### What the exercise asks:
Only the lines from the first one through the line with "wire_d = 4; // [3:0.5:4]" should be printed, exactly as they appear.

### Information supplied:
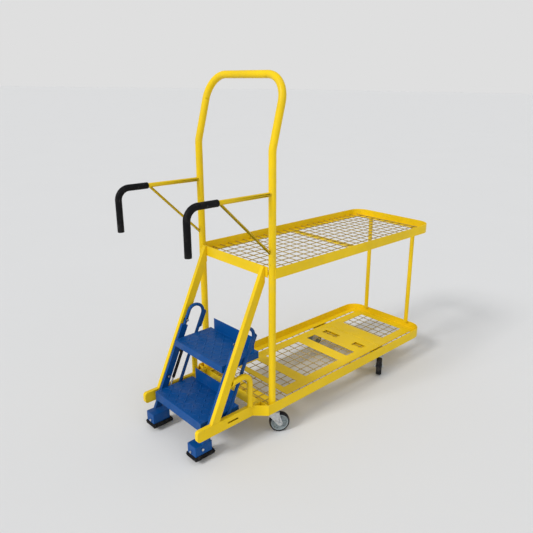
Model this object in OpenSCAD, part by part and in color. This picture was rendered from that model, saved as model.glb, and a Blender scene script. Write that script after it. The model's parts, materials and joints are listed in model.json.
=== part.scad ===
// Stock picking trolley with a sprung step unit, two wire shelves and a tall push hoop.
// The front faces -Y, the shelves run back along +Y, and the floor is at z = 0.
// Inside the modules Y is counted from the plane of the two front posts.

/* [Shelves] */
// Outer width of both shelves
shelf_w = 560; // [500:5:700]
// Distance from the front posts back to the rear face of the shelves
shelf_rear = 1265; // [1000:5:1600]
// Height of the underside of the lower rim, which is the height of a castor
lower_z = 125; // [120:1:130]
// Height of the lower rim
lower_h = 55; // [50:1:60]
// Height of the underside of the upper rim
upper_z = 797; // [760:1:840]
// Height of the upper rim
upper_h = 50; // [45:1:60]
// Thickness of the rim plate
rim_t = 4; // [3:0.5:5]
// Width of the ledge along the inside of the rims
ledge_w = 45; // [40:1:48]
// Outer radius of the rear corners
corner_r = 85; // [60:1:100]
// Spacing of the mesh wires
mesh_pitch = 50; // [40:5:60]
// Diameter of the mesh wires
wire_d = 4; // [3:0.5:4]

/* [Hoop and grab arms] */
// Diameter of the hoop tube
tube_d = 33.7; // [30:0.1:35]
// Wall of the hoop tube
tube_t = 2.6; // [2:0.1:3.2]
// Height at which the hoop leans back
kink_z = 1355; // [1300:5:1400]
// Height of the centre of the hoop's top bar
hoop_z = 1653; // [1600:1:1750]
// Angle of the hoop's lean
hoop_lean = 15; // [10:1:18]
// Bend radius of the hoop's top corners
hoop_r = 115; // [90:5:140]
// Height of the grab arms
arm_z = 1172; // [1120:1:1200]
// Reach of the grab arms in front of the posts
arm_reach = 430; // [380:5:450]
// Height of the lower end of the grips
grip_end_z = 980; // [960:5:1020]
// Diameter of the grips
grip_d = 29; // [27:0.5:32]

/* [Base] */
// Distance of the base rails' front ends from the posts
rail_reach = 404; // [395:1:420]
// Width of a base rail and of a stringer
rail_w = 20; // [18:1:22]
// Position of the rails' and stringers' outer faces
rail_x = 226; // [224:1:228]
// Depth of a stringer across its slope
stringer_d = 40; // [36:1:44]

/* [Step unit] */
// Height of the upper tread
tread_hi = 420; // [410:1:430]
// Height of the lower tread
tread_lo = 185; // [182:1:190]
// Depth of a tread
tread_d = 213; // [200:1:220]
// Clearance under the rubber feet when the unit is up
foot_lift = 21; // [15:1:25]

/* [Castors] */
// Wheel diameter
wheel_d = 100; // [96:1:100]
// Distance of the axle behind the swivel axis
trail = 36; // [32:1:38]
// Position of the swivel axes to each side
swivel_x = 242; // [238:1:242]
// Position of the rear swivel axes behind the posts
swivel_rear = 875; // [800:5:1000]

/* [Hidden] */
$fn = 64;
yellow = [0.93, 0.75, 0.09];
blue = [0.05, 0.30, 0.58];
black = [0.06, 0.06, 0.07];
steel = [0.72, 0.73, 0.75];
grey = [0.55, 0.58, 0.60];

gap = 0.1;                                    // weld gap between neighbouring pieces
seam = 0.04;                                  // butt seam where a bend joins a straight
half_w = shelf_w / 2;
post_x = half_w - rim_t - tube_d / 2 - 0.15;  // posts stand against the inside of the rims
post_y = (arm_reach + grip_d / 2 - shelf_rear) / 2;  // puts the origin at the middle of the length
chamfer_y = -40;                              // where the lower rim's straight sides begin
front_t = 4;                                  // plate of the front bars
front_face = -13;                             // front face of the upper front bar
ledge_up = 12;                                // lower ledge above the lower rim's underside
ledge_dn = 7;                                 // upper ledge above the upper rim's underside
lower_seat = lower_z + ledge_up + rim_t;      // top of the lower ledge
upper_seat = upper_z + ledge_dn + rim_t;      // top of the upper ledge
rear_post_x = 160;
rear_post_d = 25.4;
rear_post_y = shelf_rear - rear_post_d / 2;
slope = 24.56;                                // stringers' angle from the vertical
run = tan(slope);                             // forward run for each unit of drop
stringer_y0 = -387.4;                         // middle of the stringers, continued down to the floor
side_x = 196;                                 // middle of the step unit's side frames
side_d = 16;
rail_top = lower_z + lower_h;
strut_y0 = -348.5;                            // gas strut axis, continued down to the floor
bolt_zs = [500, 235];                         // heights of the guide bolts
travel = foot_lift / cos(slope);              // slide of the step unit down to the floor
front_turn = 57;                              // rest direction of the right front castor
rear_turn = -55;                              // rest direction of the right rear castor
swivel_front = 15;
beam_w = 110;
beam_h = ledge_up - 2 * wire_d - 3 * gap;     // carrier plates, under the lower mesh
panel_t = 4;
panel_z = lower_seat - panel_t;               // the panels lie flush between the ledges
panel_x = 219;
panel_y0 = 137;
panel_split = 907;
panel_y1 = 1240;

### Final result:
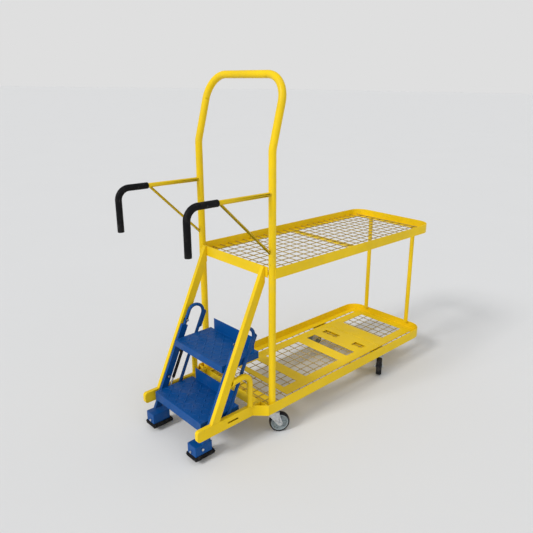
Model this object in OpenSCAD, part by part and in color. This picture was rendered from that model, saved as model.glb, and a Blender scene script. Write that script after it. The model's parts, materials and joints are listed in model.json.
=== part.scad ===
// Stock picking trolley with a sprung step unit, two wire shelves and a tall push hoop.
// The front faces -Y, the shelves run back along +Y, and the floor is at z = 0.
// Inside the modules Y is counted from the plane of the two front posts.

/* [Shelves] */
// Outer width of both shelves
shelf_w = 560; // [500:5:700]
// Distance from the front posts back to the rear face of the shelves
shelf_rear = 1265; // [1000:5:1600]
// Height of the underside of the lower rim, which is the height of a castor
lower_z = 125; // [120:1:130]
// Height of the lower rim
lower_h = 55; // [50:1:60]
// Height of the underside of the upper rim
upper_z = 797; // [760:1:840]
// Height of the upper rim
upper_h = 50; // [45:1:60]
// Thickness of the rim plate
rim_t = 4; // [3:0.5:5]
// Width of the ledge along the inside of the rims
ledge_w = 45; // [40:1:48]
// Outer radius of the rear corners
corner_r = 85; // [60:1:100]
// Spacing of the mesh wires
mesh_pitch = 50; // [40:5:60]
// Diameter of the mesh wires
wire_d = 4; // [3:0.5:4]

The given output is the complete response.